I was unprepared for the constant mental exhaustion that is motherhood. Mom brains run 24/7. A mantra I repeat to myself when I get overwhelmed is “Worry is a prayer for the unwanted.” I know it’s true, but worry is inevitable. Am I strong enough for this? We want another child, can I handle it? Am I patient enough? Who will I ask to help me if one of my kids has to go to the ER and my husband is gone? I hate asking for help. Will I be able to ask for help? I lost my temper today. Will that effect them long term? Are they going to have tempers too? Are they going to be kind to others? Am I kind enough to them? Am I doing my best?
These are thoughts that go through my mind all the time. When I have a quiet moment to myself, when I am trying to fall asleep, when I am holding back tears. I try to self-soothe by reassuring myself I wouldn’t be given more than I can handle. I have great family. My kids are good kids. I have friends who will help if I ask. There are families who deal with so much, we have it so good. I know these things are true, but they don’t erase the words that fill my mind in the silence. Beyond the worries, there’s filling up our mental plates: What is for dinner? When is their next dentist appointment? Did I pay preschool tuition? What can I plan for today to keep these little people active? Are there any bills I forgot about? When should kids know their ABC’s, are we behind? When does my car need an oil change? Stolen sleep. Silent worries. A neverending to-do list. A house that is never as clean as I’d like. A project left incomplete. A book unread. Laundry for days. Mom guilt. Stress. Feeling less than. Waking up feeling this way, before even the sun. Beside me, he sleeps. He’ll never know.
It’s hard, feeling the weight of all this, the weight that is motherhood, before the sun even rises. When you’re exhausted and can’t rest. You can say it, explain it, cry it out, he can even take a shift now and then, but he’ll never know what it’s like all the time. Just like I’ll never know his stresses at work, or what it’s like to leave his babies for months at a time, even half a year. Worrying about providing for his family. Worrying about retirement. Missing holidays and birthdays and milestones while he’s away. I’ll never know.
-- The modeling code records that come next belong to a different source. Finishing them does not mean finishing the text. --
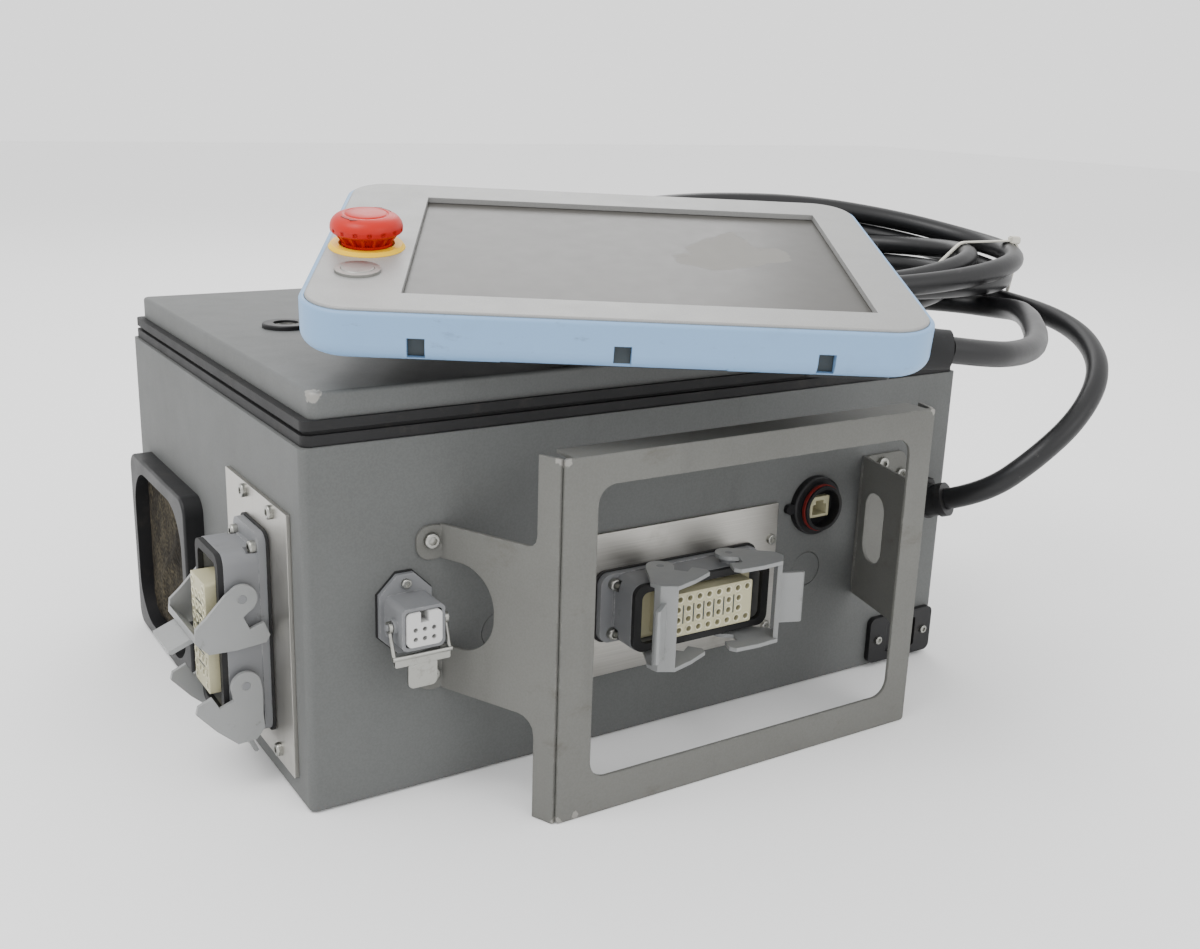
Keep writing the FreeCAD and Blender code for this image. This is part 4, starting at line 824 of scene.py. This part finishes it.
# ---- floor, light and camera ---------------------------------------------------------------------
# name, place, target, size and power
LIGHTS = (("key", (-1.1, -0.3, 1.9), (0.0, -0.1, 0.2), 0.9, 22.0),
          ("fill", (0.6, -2.0, 1.3), (0.0, -0.1, 0.1), 1.2, 6.0),
          ("back", (0.9, 1.6, 1.7), (0.0, 0.0, 0.2), 1.2, 16.0))
WORLD_STRENGTH = 1.6
FLOOR_SIZE = 14
FLOOR_DROP = 0.0005       # keeps the floor just under the object
CAMERA_AT = (-0.4602, -0.7980, 0.3940)
CAMERA_TURN = (73.540, -1.851, -32.278)     # degrees
CAMERA_LENS = 39.69


def floor_and_light():
    """A pale floor, white surroundings and three soft lights."""
    bpy.ops.mesh.primitive_plane_add(size=FLOOR_SIZE, location=(0, 0, -FLOOR_DROP))
    floor = bpy.context.object
    floor.name = "floor"
    pale = Shader("floor_pale", rough=0.75, specular=0.2)
    pale.color((0.92, 0.92, 0.92, 1.0))
    floor.data.materials.append(pale.mat)
    world = bpy.data.worlds.new("studio")
    bpy.context.scene.world = world
    world.use_nodes = True
    background = world.node_tree.nodes["Background"]
    background.inputs["Color"].default_value = (1.0, 1.0, 1.0, 1.0)
    background.inputs["Strength"].default_value = WORLD_STRENGTH
    for name, at, target, size, power in LIGHTS:
        light = bpy.data.lights.new(name, "AREA")
        light.size = size
        light.energy = power
        obj = bpy.data.objects.new(name, light)
        bpy.context.scene.collection.objects.link(obj)
        obj.location = at
        obj.rotation_euler = (Vector(target) - Vector(at)).to_track_quat("-Z", "Y").to_euler()


def camera():
    """The main view's camera."""
    data = bpy.data.cameras.new("camera")
    data.lens = CAMERA_LENS
    data.sensor_width = 36.0
    data.clip_start = 0.01
    obj = bpy.data.objects.new("camera", data)
    bpy.context.scene.collection.objects.link(obj)
    obj.location = CAMERA_AT
    obj.rotation_euler = [math.radians(a) for a in CAMERA_TURN]
    bpy.context.scene.camera = obj


dress_nodes()
cable()
estop_head()
estop_turn_marks()
both_contact_details()
rim_slot_pads()
filter_mat()
floor_and_light()
camera()
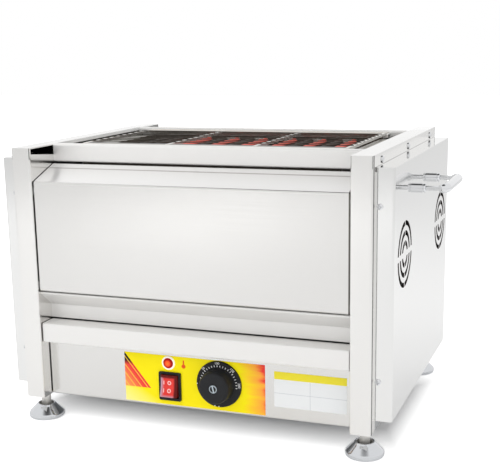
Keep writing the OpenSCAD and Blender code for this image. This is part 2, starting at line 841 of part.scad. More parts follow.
bush_d = shaft_hole_d - 1;
module thermostat_body() {
    back = panel_face + sheet;
    in_place() color("tan") difference() {
        union() {
            block([knob_x - thermostat_w / 2, knob_x + thermostat_w / 2], [back, back + thermostat_d],
                [knob_z - thermostat_h / 2, knob_z + thermostat_h / 2 - thermostat_drop]);
            rod_y(label_face, back + lap, knob_x, knob_z, bush_d);
        }
        rod_y(label_face - past, back + thermostat_d - shaft_wall, knob_x, knob_z, shaft_d + 2 * play);
    }
}
dial_t = 2.2;
dial_face = label_face - rest_gap - dial_t;
knob_front = dial_face - grip_l;
knob_cap = 4;
shaft_front = knob_front + knob_cap;
module thermostat_shaft() {
    in_place() color(polished)
        rod_y(shaft_front, panel_face + sheet + thermostat_d - shaft_wall - rest_gap, knob_x, knob_z,
            shaft_d);
}
grip_edge = 1;
grip_taper = 0.6;
module control_knob() {
    crown_d = grip_d - grip_taper;
    in_place() color("black") difference() {
        union() {
            cone_y(dial_face, dial_face + dial_t, knob_x, knob_z, dial_d - 1, dial_d);
            cone_y(knob_front, knob_front + grip_edge, knob_x, knob_z, crown_d - 2 * grip_edge, crown_d);
            cone_y(knob_front + grip_edge, dial_face + dial_t, knob_x, knob_z, crown_d, grip_d);
        }
        rod_y(shaft_front, dial_face + dial_t + past, knob_x, knob_z, shaft_d);
    }
}

// ---- Drip tray ----
tray_half = bay_x - 1.2;
tray_lip = 4.5;
return_gap = 4;         // from the front's side returns back to the pan
pan_front = panel_inset;
pan_half = bay_x - pan_gap;
module tray_front() {
    in_place() color(polished) {
        along_x(-tray_half, tray_half) polygon(folded([
            [cover_inset + tray_lip, tray_low], [cover_inset, tray_low], [cover_inset, tray_top],
            [recess_d - 1, tray_top]
        ]));
        both_sides() block([tray_half - sheet, tray_half], [cover_inset + sheet / 2, pan_front - return_gap],
            [tray_low + sheet / 2, tray_top - sheet / 2]);
    }
}
module tray_pan() {
    in_place() color(steel) difference() {
        union() {
            block([-pan_half, pan_half], [pan_front, pan_front + pan_d], [pan_z, pan_z + pan_h]);
            block([-pan_half, pan_half], [pan_front, pan_front + sheet], [pan_z, tray_top - sheet]);
        }
        block([sheet - pan_half, pan_half - sheet], [pan_front + sheet, pan_front + pan_d - sheet],
            [pan_z + sheet, tray_top + past]);
    }
}
runner_t = pan_z - rest_gap - panel_h - sheet;
runner_h = 16;
runner_end = 2;
runner_under = 10;      // how far a runner reaches under the pan
module tray_runners() {
    shelf_top = panel_h + sheet;
    ends = [between_panels[0] + runner_end, between_panels[1] - runner_end];
    in_place() color(steel) both_sides() {
        block([pan_half - runner_under, bay_x], ends, [shelf_top, shelf_top + runner_t]);
        block([bay_x - sheet, bay_x], ends, [shelf_top, shelf_top + runner_h]);
    }
}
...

Motherhood is hard. Fatherhood is hard. Parenting is hard. These are facts.
I have amazing children. I can handle anything thrown my way. I am a great mom. These are also facts.
To anyone who feels like they aren’t enough, or whose emotions go misconstrued, or who cries when you feel you shouldn’t, just know we all feel that way sometimes. It means you are better than you think, braver than you know, and as strong as you need to be. When you are grumpy and short-tempered with your family and worry everyone sees you as a monster, take comfort in this: Your husband knows the real you, he knows you are tired, and is thankful for everything you do. He isn’t thinking badly about you, he just hopes you’re okay. Your kids forgot about it almost as soon as it happened. They are worried about snacks and playtime, and they will still choose you over dad for everything. Your babies love you endlessly, they are loving little blank canvases. They just want to touch you and be near you, no matter what you say or do. The only person upset at you, is you. And you are doing just fine.